Em
Moçambique, o Presidente Nyusi endurece o seu discurso sobre a crise política
com a RENAMO e manda recados à oposição. Em entrevista à DW África, o
especialista Adelson Rafael comenta a posição do Presidente.
Quando
assumiu o poder, Filipe Nyusi manifestou abertura para o diálogo com o líder da
RENAMO, Afonso Dhlakama. Porém, o Presidente de Moçambique diz agora que não
gostaria de se ajoelhar diante de outro moçambicano em nome da paz.
Nyusi
declarou ainda que quer reformar o sistema de governação do país, para que se
torne mais científico e não apenas baseado em "simples esperteza".
É
caso para se falar sobre radicalização de posições por parte do novo
Presidente? A DW África entrevistou o especialista em boa governação Adelson
Rafael acerca deste assunto.
Adelson
Rafael (AR): Não diria que haja um recuo do posicionamento do Presidente,
antes pelo contrário. Nyusi demonstrou que deixou cada poder trabalhar de
maneira independente. A reprovação do antigo projeto das regiões autónomas não
fecha em si este processo. Existe mérito em termos das questões tratadas na
proposta, mas pode ser que por questões de legalidade ou de constitucionalidade
elas estejam erradas.
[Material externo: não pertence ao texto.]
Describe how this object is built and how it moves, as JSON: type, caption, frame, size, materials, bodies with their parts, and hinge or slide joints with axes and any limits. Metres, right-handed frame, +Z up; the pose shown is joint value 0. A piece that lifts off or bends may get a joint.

O que agora tem de se acentuar e o que é incontornável é
que tem que se abrir espaço para um debate específico sobre o mérito existente
na proposta. O segundo aspeto que tem de se tomar em consideração é que, apesar
de o Presidente ter dito que não se irá ajoelhar, também não pretende governar
um país com uma crise como aquela que Moçambique vive atualmente. Nunca antes o
país passou por uma crise como a de agora durante tanto tempo depois de umas
eleições. O Presidente diz que não se deve ajoelhar e que não se vai submeter a
pressões, mas não refere que fecha as possibilidades de diálogo para encontrar
uma solução para a paz.
DW
África: No entanto, Filipe Nyusi endureceu o seu discurso com este
pronunciamento.
AR: O
primeiro sinal de endurecimento do Presidente da República veio após a visita
que efetuou ao Estado Maior General das Forças Armadas, onde solicitou
contenção da reação das tropas perante qualquer intenção de alteração da
situação do país que fosse para além das questões da eleição, embora pouca
importância lhe tenha sido dada. Agora este momento foi para gerar coerência
perante o seu primeiro discurso.
DW
África: Depois de 100 dias de governação, Filipe Nyusi falou sobre o que
constatou na visita aberta que fez pelo país, e também terá deixado uma espécie
de “recado” ao dizer que a governação se educa, e que se deve tornar mais
científica e não simples “esperteza”. Há alguma mensagem subjacente a este
pronunciamento?
AR: Sim.
Essa é uma mensagem explícita, muito por conta do que ele pretende dos outros
intervenientes políticos, com destaque para a RENAMO. Ele pretende que o
processo da política não seja um processo de mera imposição pela força e de
questões que privilegiem apenas a adesão à chantagem, e por isso tem de se
aprender. O Presidente pretende aqui passar a mensagem de que sendo a
governação uma coisa que se ensina, há que aprender com base em pressupostos, e
não meramente para tirar proveito de uma situação, como a RENAMO ultimamente
tem feito, em função do desgaste que a governação da FRELIMO tem criado na
população.
DW
África: Não se pode então dizer que as constatações e pronunciamentos que estão
a ser feitos representem um radicalizar de posição por parte do Presidente?
AR: Não,
de maneira alguma. Não vejo aqui um radicalismo, mas sim o trazer à realidade
as questões que já num passado recente foram deixadas para trás sem ter sido
tomada uma posição firme. Estamos num Estado de direito democrático em que há
que seguir o que é definido pela lei, mas também sem fechar qualquer porta de
diálogo ou qualquer porta para uma constante inclusão dos demais intervenientes
políticos.
DW
África: Antevê algum retorno de confrontos depois desta reprovação no
Parlamento?
AR: Não
diria retorno dos confrontos, mas não se pode pôr de lado que vão existir focos
de medo, como ocorreram agora a nível de Inhambane e em Guijá, porque a RENAMO
tem muitos homens armados. Quando falamos no processo da militarização não
podemos somente associar esse processo ao desarmamento, porque o desarmamento
consiste em retirar as armas, mas a mente do militar ainda está na RENAMO. Se
eles tiverem acesso a instrumentos de criar desestabilização, os confrontos
podem voltar.
O
líder do maior partido da oposição, Afonso Dhlakama, apelou à FRELIMO para que
reconsidere e viabilize o projeto de criação de autarquias provinviais,
deixando o aviso de que "a RENAMO e o povo não vão recuar", e de que
o partido não quer ser obrigado a governar à força.